We have the notion of a sample size, just like food
nutrition labels. Our sample size is measured in browse
time on a supersite. Browse time is measured by modeling
human browsing behavior and applying that model to the
site. We chose a knowledge worker model that scans for
material - the material is located at every page in
turn. This way, every page is both an end point, and
a hop along the way to another page. We had two PhDs
from human pyschology and web usage define the model
(they based it on GOMS). Scan time and page load times
(modeled like a real browser works) are combined to
arrive at a cost in time for each link to each view.

ACCESSIBILITY (REACHABILITY)

As the graph is built, we add each edge cost until the
browse time limit is reached (600 minutes right now).
Common views are coallesced so the graph has links that
share some views. In order to understand "accessibility"
of each page in the site, we find the shortest path
(in time!) from the host page to the page under test.
The shortest path in time has a better chance of being
the actual path than just the shortest number of segments.
(Note the shortest number of segments is likely to be
via a site map, although many site maps are huge and
cluttered, thus they are not the most travelled path -
log file analysis will support this claim).

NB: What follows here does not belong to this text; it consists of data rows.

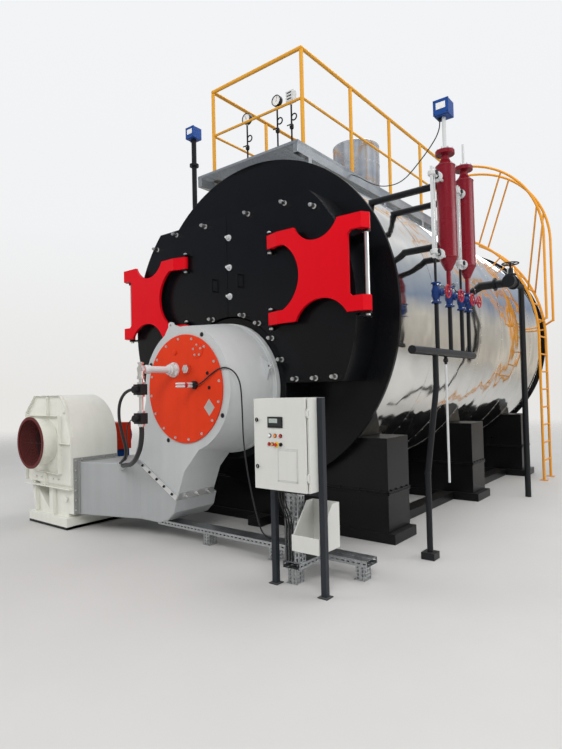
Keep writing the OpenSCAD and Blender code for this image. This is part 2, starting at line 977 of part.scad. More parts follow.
module left_level_pipe() {
    color("#1b1c1f") {
        difference() {
            zcyl(-1200, 260, 32, axis_z + 900, axis_z + 2560);
            ycyl(0, axis_z, shell_r + fit, 0, shell_len);
        }
        zcyl(-1200, 260, 60, axis_z + 2200, axis_z + 2230);
    }
    color("#1e58b8")
        block(-1275, -1125, 185, 335, axis_z + 2560, axis_z + 2710);
}

module cabinet_body() {
    color("#dcdcd6")
        difference() {
            block(cab_x0, cab_x1, -cab_front, -cab_back, cabinet_z, cabinet_z + cabinet_h);
            block(
                cab_x0 + 15, cab_x1 - 15, -cab_front - over, -cab_back - 15,
                cabinet_z + 15, cabinet_z + cabinet_h - 15
            );
        }
    color("#b8bab8")
        for (z = hinge_zs) {
            zcyl(hinge_x, -hinge_y, 4, z - 13, z + 53);
            for (dz = [-13, 41])
                block(hinge_x - 6, hinge_x + 4, -hinge_y, -cab_front, z + dz, z + dz + 12);
        }
}

module cabinet_door() {
    y1 = -door_back;
    color("#e2e2dc") {
        block(cab_x0 + 2, cab_x1 - 17, y1 - door_t, y1, cabinet_z + 2, cabinet_z + cabinet_h - 2);
        difference() {
            for (z = hinge_zs) {
                zcyl(hinge_x, -hinge_y, 7, z, z + 40);
                block(cab_x1 - 18, hinge_x, -hinge_y - 4, -hinge_y + 4, z, z + 40);
            }
            for (z = hinge_zs)
                zcyl(hinge_x, -hinge_y, 4 + hinge_play, z - over, z + 41);
        }
    }
    color("#151517")
        for (z = [cabinet_z + 170, cabinet_z + cabinet_h - 160])
            ycyl(cab_x0 + 40, z, 14, y1 - door_t - 12, y1 - door_t);
}

// Display, lamps and buttons on the cabinet door
module cabinet_panel() {
    y1 = -door_back - door_t;
    x = cab_x0 + 0.42 * cabinet_w;
    z = cabinet_z + cabinet_h - 220;
    color("#2a2c30")
        block(x - 70, x + 70, y1 - 8, y1, z, z + 75);
    color("#d8d8d8")
        for (i = [-1:1])
            ycyl(x + i * 55, z - 70, 14, y1 - 14, y1);
    color("#e8b01a")
        for (i = [-1.5, -0.5, 0.5, 1.5])
            ycyl(x + i * 40, z - 130, 15, y1 - 22, y1);
}

module cabinet_stand() {
    color("#3b3f45") {
        block(cab_x0 + 20, cab_x0 + 20 + post_w, -1300, -1300 + post_w, 0, cabinet_z);
        block(cab_x1, cab_x1 + post_w, -1330, -1330 + post_w, 0, cabinet_z + cabinet_h);
        block(cab_x0 + 20 + post_w, cab_x1, -1300, -1300 + post_w - 5, cabinet_z - post_w, cabinet_z);
        block(cab_x0, cab_x0 + 85, -1320, -1235, 0, 8);
        block(cab_x1 - 20, cab_x1 + 65, -1350, -1265, 0, 8);
    }
}

module file_holder() {
    color("#d2d4d2")
        difference() {
            slab_side(cab_x1 - 245, cab_x1)
                polygon([[-1345, 300], [-1060, 300], [-1060, 640], [-1150, 640], [-1325, 420], [-1345, 420]]);
            slab_side(cab_x1 - 237, cab_x1 - 8)
                polygon([[-1337, 308], [-1068, 308], [-1068, 650], [-1300, 650], [-1337, 430]]);
        }
}

// A flat shape drawn in depth and height, from x0 to x1
module slab_side(x0, x1) {
    translate([x0, 0, 0])
        rotate([90, 0, 90])
            linear_extrude(x1 - x0)
                children();
}

module cable_trays() {
    tray_t = 50;
    z0 = duct_z - tray_t;
    color("#a9adaf") {
        block(-600, 1350, -900, -740, z0, duct_z);
        block(1350, 1510, -1240, -740, z0, duct_z);
        block(1360, 1500, -1225, -1145, duct_z, cabinet_z);
        block(1510, 1900, -900, -740, z0, duct_z);
        for (x = [60, 900, 1780])
            block(x, x + 80, -870, -770, 0, z0);
        block(1390, 1470, -1230, -1130, 0, z0);
    }
}

shell();
front_plate();
rear_plate();
rear_cover();
tube_plate();
smokebox();
door_left();
door_right();
arm_left();
arm_right();
hinge_rods();
burner_mouth();
burner_neck();
burner_housing();
burner_cover();
sight_plug();
gas_lance();
igniter();
gas_valves();
air_duct();
fan_scroll();
fan_inlet();
inlet_ring();
fan_stand();
shaft_guard();
fan_motor();
saddles();
base_pads();
base_beams();
walkway_deck();
walkway_beams();
rail_posts();
guard_rails();
ladder_stiles();
ladder_rungs();
ladder_rails();
gauge_manifold();
pressure_gauges();
pressure_switches();
outlet_stub();
water_columns();
level_glasses();
level_transmitters();
column_pipes();
drain_valves();
drain_wheels();
drain_pipes();
feed_valve();
feed_pipe();
left_level_pipe();
cabinet_body();
cabinet_door();
cabinet_panel();
cabinet_stand();
file_holder();
cable_trays();
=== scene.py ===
# %% [markdown]
# A packaged fire-tube boiler stands in its plant room: a polished drum on black saddles, a black smokebox
# with red double-hinge arms in front, a cast burner with its fan and duct, a walkway with yellow rails on
# top, and water columns on the side. The CAD frame holds every size. This lesson gives each piece its edges,
# its small parts and its finish, in the same frame, so nothing here is ever fitted or moved.

# %% Frame and tools
import json
import math

import bmesh
import bpy
from mathutils import Matrix, Vector

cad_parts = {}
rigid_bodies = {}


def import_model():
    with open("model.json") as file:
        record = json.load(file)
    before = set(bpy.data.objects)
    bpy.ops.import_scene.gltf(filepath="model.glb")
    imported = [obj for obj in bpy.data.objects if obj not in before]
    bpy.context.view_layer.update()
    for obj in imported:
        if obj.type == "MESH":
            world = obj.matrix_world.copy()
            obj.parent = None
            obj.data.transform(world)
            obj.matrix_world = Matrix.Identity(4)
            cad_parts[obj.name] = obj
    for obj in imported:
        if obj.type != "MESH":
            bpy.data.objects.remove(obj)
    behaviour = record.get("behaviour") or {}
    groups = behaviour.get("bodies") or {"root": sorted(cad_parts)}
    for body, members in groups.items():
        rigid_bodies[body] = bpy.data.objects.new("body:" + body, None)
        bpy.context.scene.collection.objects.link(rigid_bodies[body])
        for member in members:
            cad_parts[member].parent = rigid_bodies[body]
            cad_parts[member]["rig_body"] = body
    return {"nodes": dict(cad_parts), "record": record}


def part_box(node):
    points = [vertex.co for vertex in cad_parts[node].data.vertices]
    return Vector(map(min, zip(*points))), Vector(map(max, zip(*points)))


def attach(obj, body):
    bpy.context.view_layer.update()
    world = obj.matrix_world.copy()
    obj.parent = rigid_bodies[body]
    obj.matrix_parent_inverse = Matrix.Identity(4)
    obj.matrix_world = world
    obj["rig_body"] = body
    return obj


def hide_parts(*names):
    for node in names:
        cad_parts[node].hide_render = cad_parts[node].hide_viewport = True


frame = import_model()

cad = frame["nodes"]
slot_of = {s["node"]: s["material_slot"] for s in frame["record"]["subparts"]}
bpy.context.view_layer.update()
scene = bpy.context.scene


def placed(name, data):
    piece = bpy.data.objects.new(name, data)
    scene.collection.objects.link(piece)
    return piece


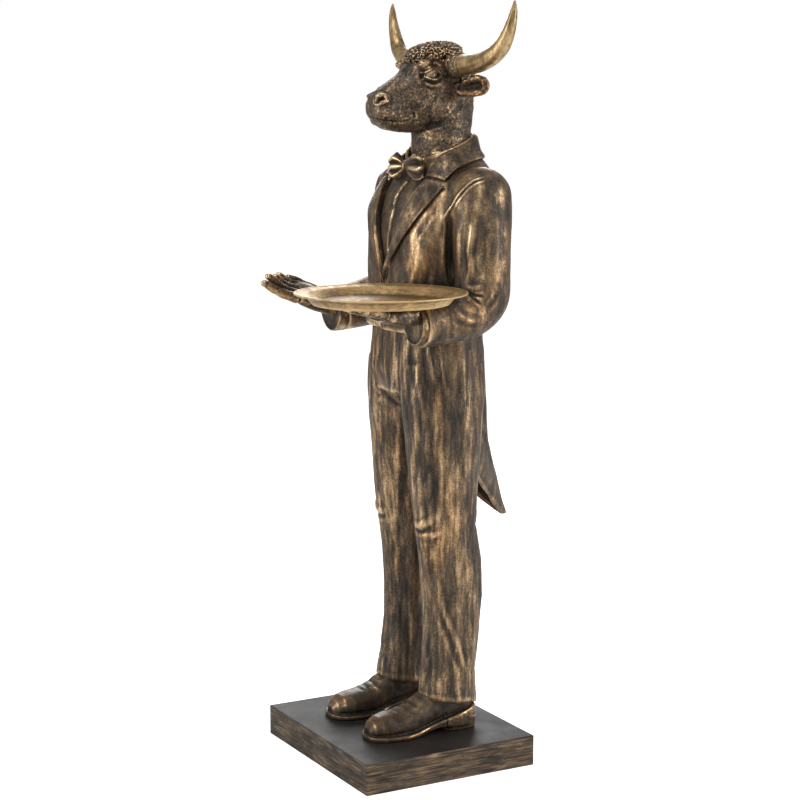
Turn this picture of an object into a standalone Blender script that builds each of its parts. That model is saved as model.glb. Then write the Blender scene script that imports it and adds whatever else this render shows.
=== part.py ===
"""A bull-headed waiter in a tailcoat, a round tray on his left hand: a cast statue on a block plinth.

Metres, +Z up. The origin is the centre of the plinth's underside. The figure faces -Y,
and its left hand is at +X.
"""

import math

import bmesh
import bpy
from mathutils import Matrix, Vector

# Driving dimensions
PLINTH_WIDTH = 0.418
PLINTH_DEPTH = 0.364
PLINTH_HEIGHT = 0.059
PLINTH_EDGE = 0.0015
FIGURE_HEIGHT = 1.394
TRAY_RIM_RADIUS = 0.156
TRAY_FLANGE_WIDTH = 0.0195
TRAY_FLANGE_RISE = 0.003
TRAY_BASE_RADIUS = 0.1215
TRAY_DEPTH = 0.0224
TRAY_WALL = 0.0055
SEAT_GAP = 0.0003
REMESH_SIZE = 0.0038
FIGURE_TRIANGLES = 7600

# The carving is drawn in whole units, 1394 of them from the soles to the higher horn tip
DRAWN_HEIGHT = 1394
UNIT = FIGURE_HEIGHT / DRAWN_HEIGHT
GROUND = PLINTH_HEIGHT + SEAT_GAP
TRAY_SEAT = 848
TRAY_CENTRE = (194, -143)
LEFT = 1
RIGHT = -1
RING_POINTS = 28


def at(x, y, z):
    """A point of the carving, in metres above the plinth."""
    return Vector((x * UNIT, y * UNIT, z * UNIT + GROUND))


def signed_power(value, power):
    return math.copysign(abs(value) ** power, value)


def new_collection(name):
    collection = bpy.data.collections.new(name)
    bpy.context.scene.collection.children.link(collection)
    return collection


def add_object(name, mesh, collection):
    thing = bpy.data.objects.new(name, mesh)
    collection.objects.link(thing)
    return thing


# Rings and lofts
def level_ring(z, cx, cy, rx, ry, power=2.2):
    """A rounded ring that lies flat."""
    ring = []
    for step in range(RING_POINTS):
        angle = 2 * math.pi * step / RING_POINTS
        x = cx + rx * signed_power(math.cos(angle), 2 / power)
        y = cy + ry * signed_power(math.sin(angle), 2 / power)
        ring.append(at(x, y, z))
    return ring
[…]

We think defining a sample size is critical in order
to make comparisons between sites. Our early attempts
were based on number of URLS, etc., but this does not
relate very well to user experience. Some sites are
huge, and measuring the whole site is not feasible.
We did some early research on sizes of sites by trying
to spider them and it was very frustrating to site
owners and to us.

We find that with our model, 600 minutes of browse time
yields a variety of page views from 200 to 700 depending
on the nature of the site. From this, we can compute the
average time per view (roughly .8 to 3 minutes). We also
produce a histogram of accessibilities (times to reach
all of the pages in the sample size), which correlates
very well with user experience. Our PhDs in human computer
interaction conducted a formal test with real users in
task-oriented experiments; the results were correlated
on the same site with our measurements and we achieved
8 out of 10 matches. They are presenting our joint paper
at HFWEB99 (Human Factors on the Web) in conjunction with
NIST.

I appologize for going on so long here, but I am very
excited about this field. If there is anything that we
can do to help, please ask. I would like to volunteer
to conduct a benchmark using our tools that we could
post on a relavent site. We have a sample report on our
site at

http://www.webcriteria.com/product/sample_report.htm

There are also free benchmarks, but they require
registration. I could build a benchmark for a set of
sites that you guys already have data for and make
some comparisons.

I welcome comments on our methods. We also have a
white paper located at

http://www.webcriteria.com/our_tech/white_paper.htm

Cheers, Chris

> -----Original Message-----
> From: www-wca-request@w3.org 
> [mailto:www-wca-request@w3.org]On Behalf Of
> Lavoie,Brian
> Sent: Friday, May 28, 1999 10:44 AM
> To: 'www-wca@w3.org'
> Subject: FW: page views
> 
> 
> Chris,
> 
> I think your suggestion is an excellent one, and I will make a note to
> include this term in the next revision. Defining the 
> structure of a website
> is an interesting problem, and one that we have struggled 
> with in analyzing
> our web sample data. This problem came up for us when we were 
> trying to
> figure out a way to determine a webpage's "depth" in a site - 
> i.e., how many
> layers down in the site you had to go to reach it. Clearly, 
> the fact that
> there are often multiple ways to reach a page makes defining 
> this depth
> problematic. We decided to use a metric where we took the 
> number of segments
> in the shortest path to the page, but this was an ad hoc 
> approach, not based
> on any formal definition of the structure of a site. I would be very
> interested in any research you have done on defining the 
> structure of a
> website.
> 
> Regards,
> Brian
>